The Court ruled in the defendant's favor and granted the motion for summary judgment. The Court reasoned that the YMCA's policy was not in place to screen out individuals with disabilities but to seek information to best accommodate them so they can participate safely in camp activities. What's more, the Court found the plaintiff's offer to engage in a discussion of N.K.'s needs with the defendant would have been insufficient, since her testimony about her son's needs contradicted other witnesses' testimony and medical information.

Private transportation providers have a duty to reasonably accommodate passengers. In Johnson v. Napa Valley Wine Train, the plaintiffs alleged violations under Title III of the ADA, when the plaintiffs' book club took a trip on the defendants' Wine Train. The defendants moved to dismiss, arguing that the plaintiffs never requested any reasonable modifications. The Court disagreed with the defendants, noting that the plaintiffs informed the reservation agent that some members of the book club had physical disabilities; and the agent guaranteed they would be accommodated. However, when the plaintiffs arrived to board the train, no attendants were available to assist them. Furthermore, upon exiting the train, the Neals were forced to march through all the other six train cars, were given no assistance by Wine Train staff in the process, and were instead told "to hurry up" even though they had physical disabilities and experienced physical difficulty walking through the train.

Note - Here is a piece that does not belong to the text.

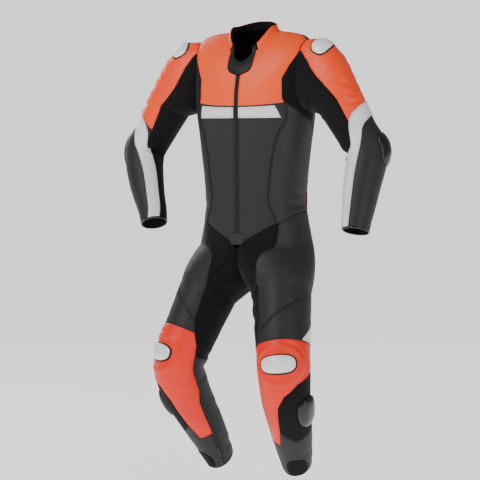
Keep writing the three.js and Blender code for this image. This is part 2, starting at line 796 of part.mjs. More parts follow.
for (const [side, tag] of [
  [1, "left"],
  [-1, "right"],
]) {
  const top = KNEE_TOP[tag];
  const innerFront = (v) => line(INNER_FRONT, v);
  const innerBack = (v) => line(INNER_BACK, v);
  const innerTop = (u) => clamp((u - 97) / 80, 0, 0.1);
  panel(`thigh_front_${tag}`, "leg", side, "leather", fixed(OUT_SEAM), innerFront, fixed(0), fixed(top), {
    cols: 7,
    gapTop: 0.9,
  });
  panel(`inner_stretch_${tag}`, "leg", side, "stretch", innerFront, innerBack, innerTop, fixed(3.2), {
    cols: 8,
    thick: STRETCH,
    gapTop: 1.1,
  });
  panel(`thigh_back_${tag}`, "leg", side, "leather", innerBack, fixed(360 + OUT_SEAM), fixed(0), fixed(3.2), {
    cols: 5,
    gapTop: 0.45,
  });
  const knee = KNEE_CUP[tag];
  const kneeSide = (v) => (v < 3.8 ? OUT_SEAM : line(SHIN_OUT, v));
  const kneeIn = (v) => (v < 3.2 ? innerFront(v) : line(SHIN_IN, v));
  const ring = (u, v) => {
    const r = Math.hypot((u - knee[0]) / 62, (v - knee[1]) / 0.62);
    return 3.5 * Math.max(0, 1 - Math.abs(r - 0.95) / 0.22);
  };
  panel(`knee_${tag}`, "leg", side, "orangeLeg", kneeSide, kneeIn, fixed(top), fixed(4.4), {
    cols: 8,
    raise: ring,
  });
  panel(`shin_${tag}`, "leg", side, "orangeLeg", (v) => line(SHIN_OUT, v), (v) => line(SHIN_IN, v), fixed(4.4), fixed(6.12), {
    cols: 4,
  });
  panel(
    `slider_panel_${tag}`,
    "leg",
    side,
    "stretch",
    (v) => line(SLIDER_BACK, v),
    (v) => line(SHIN_OUT, v),
    fixed(3.8),
    (u) => line(ANKLE_TOP, Math.min(u, 86)),
    { at: [-33, -6, 20, 47, 66], edge: (u) => line(ANKLE_TOP, u) },
  );
  panel(
    `ankle_front_${tag}`,
    "leg",
    side,
    "leather",
    fixed(-60),
    (v) => line(SHIN_IN, v),
    (u) => line(ANKLE_TOP, u),
    hem,
    { at: [-33, -6, 20, 47, 66, 86, 97, 118], edge: (u) => line(ANKLE_TOP, u), gapTop: 0.4 },
  );
  panel(
    `calf_${tag}`,
    "leg",
    side,
    "leatherSoft",
    (v) => line(CALF_IN, v),
    (v) => 360 + (v < 3.8 ? OUT_SEAM : line(SLIDER_BACK, v)),
    fixed(3.2),
    hem,
    { cols: 6 },
  );
  panel(`calf_zip_${tag}`, "leg", side, "zip", (v) => line(SHIN_IN, v), (v) => line(CALF_IN, v), fixed(4.8), hem, {
    cols: 2,
    thick: STRETCH,
  });
  overlay(`knee_cup_${tag}`, "leg", side, "hardWhite", knee, oval(knee[0], knee[1], 40, 0.27, 0.7), {
    thick: 3,
    dome: cap(6),
    around: 14,
    rings: 2,
    lift: 2.3,
  });
  // White wedge from the outside of the knee to the back of the thigh.
  const wedgeTop = (u) => top - 0.06 - (1.1 * clamp(14 - u, 0, 64)) / 64;
  panel(`knee_wedge_${tag}`, "leg", side, "white", fixed(-50), fixed(14), wedgeTop, fixed(top - 0.04), {
    cols: 4,
    thick: OVERLAY,
    lift: OVERLAY + 1.2,
    levels: [top - 0.35],
  });
  overlay(`ankle_insert_${tag}`, "leg", side, "stretch", [57, 7.48], oval(57, 7.48, 41, 0.74, 0.7), {
    around: 20,
    rings: 3,
    lift: 1.5,
  });
  overlay(`slider_${tag}`, "leg", side, "hardBlack", [4, 5.12], oval(4, 5.12, 30, 0.46, 0.8), {
    thick: 7,
    dome: cap(12, 0.25),
    around: 16,
    rings: 3,
    lift: 1,
  });
}

export default group;
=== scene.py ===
import math

import bpy
import mathutils
import numpy as np
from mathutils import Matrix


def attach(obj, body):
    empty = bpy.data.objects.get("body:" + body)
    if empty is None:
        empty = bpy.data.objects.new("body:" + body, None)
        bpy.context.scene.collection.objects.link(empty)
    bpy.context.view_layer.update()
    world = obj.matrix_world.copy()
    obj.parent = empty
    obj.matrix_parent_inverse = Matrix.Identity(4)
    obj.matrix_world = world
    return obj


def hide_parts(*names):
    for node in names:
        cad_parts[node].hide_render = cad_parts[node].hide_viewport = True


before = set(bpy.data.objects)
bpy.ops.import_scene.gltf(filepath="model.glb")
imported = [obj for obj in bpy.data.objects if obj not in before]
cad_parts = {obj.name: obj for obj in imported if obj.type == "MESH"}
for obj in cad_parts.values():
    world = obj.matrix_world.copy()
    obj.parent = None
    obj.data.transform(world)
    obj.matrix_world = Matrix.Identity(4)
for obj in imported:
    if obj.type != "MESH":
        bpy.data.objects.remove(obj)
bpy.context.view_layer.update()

# What a user would change
suit = {
    "leatherWall": 0.0022,
    "stretchWall": 0.0016,
    "seam": 0.00012,  # half of the space between two panels
    "cell": 0.0075,  # size of the cloth's mesh cells
    "seamDip": 0.0011,
    "seamWidth": 0.0028,
    "lift": 0.0004,
}
thread = {"pitch": 0.0052, "length": 0.0034, "width": 0.0007, "inset": 0.005, "lift": 0.0002}
zipTeeth = {"pitch": 0.0028, "size": (0.0016, 0.0052, 0.0018), "lift": 0.0002}
perforation = {"pitch": 0.0065, "size": (0.0012, 0.0012, 0.0008)}
cords = {"tape": 0.0021, "piping": 0.0013, "thighSeam": 0.0011}  # radii
skinGrain = {"scale": 900.0, "depth": 0.1, "noise": 260, "detail": 4, "cells": 1.4}
ribKnit = {"ribs": 90, "rows": 130, "warp": 0.6, "share": 0.7}
bumpDistance = 0.0004
# a crease's trough has a low ridge on both sides; its numbers are shares of the crease's own width and depth
creaseForm = {"reach": 160, "ridge": 0.45, "ridgeAt": 1.7, "ridgeWidth": 0.7, "fadeSteps": 8, "fade": 0.7}
colours = {
    "orange": (1.0, 0.085, 0.006),
    "orangeSleeve": (1.0, 0.06, 0.004),
    # the leg orange below is a darker, deeper copy of the orange leather: painted shade that holds back the
    # floor's light on the lower suit; the orange thread uses it too
    "orangeLeg": (0.9, 0.02, 0.002),
    "leather": (0.018, 0.0185, 0.019),
    "leatherSoft": (0.02, 0.0205, 0.021),
    "leatherDark": (0.004, 0.004, 0.0045),
    "stretch": (0.0045, 0.0045, 0.005),
    "white": (0.80, 0.80, 0.79),
    "hardWhite": (0.86, 0.86, 0.85),
    "hardBlack": (0.005, 0.005, 0.0055),
    "zip": (0.006, 0.006, 0.007),
    "metal": (0.06, 0.06, 0.065),
    "red": (0.72, 0.05, 0.04),
}
camera = {"azimuth": 30, "elevation": 3, "distance": 6.0, "lens": 138.0, "aim": (-0.048, -0.028, -0.586)}
backdrop = {"height": -1.42, "half": 40, "grey": 0.5, "glow": 1.15, "seen": 1.0, "light": 0.32}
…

In suits concerning facility access, a plaintiff does not have to necessarily live in close proximity to the premises. Proximity to the premises is one of several factors that go to the likelihood that the plaintiff will return to the place of public accommodation. For example, in Adams v. Rooms 4U, the plaintiff alleged the defendant's hotel had a number of architectural barriers including: lack of accessible rooms, lack of accessible parking, lack of an accessible route or entrance to the pool area, lack of accessible ramps to utilize the sidewalk, excessive slopes in the parking area, and lack of an accessible entrance into the office area. The defendant argued the plaintiff could not satisfy the standing requirement of injury-in-fact because the plaintiff had not established a likelihood of future injury; since she lives in another state.

The Court ruled in the plaintiff's favor. The Court held that the plaintiff's affidavit which stated that she visited her family a few times a year and was planning to stay at the defendant's hotel; was sufficient to deny the defendant's motion to dismiss.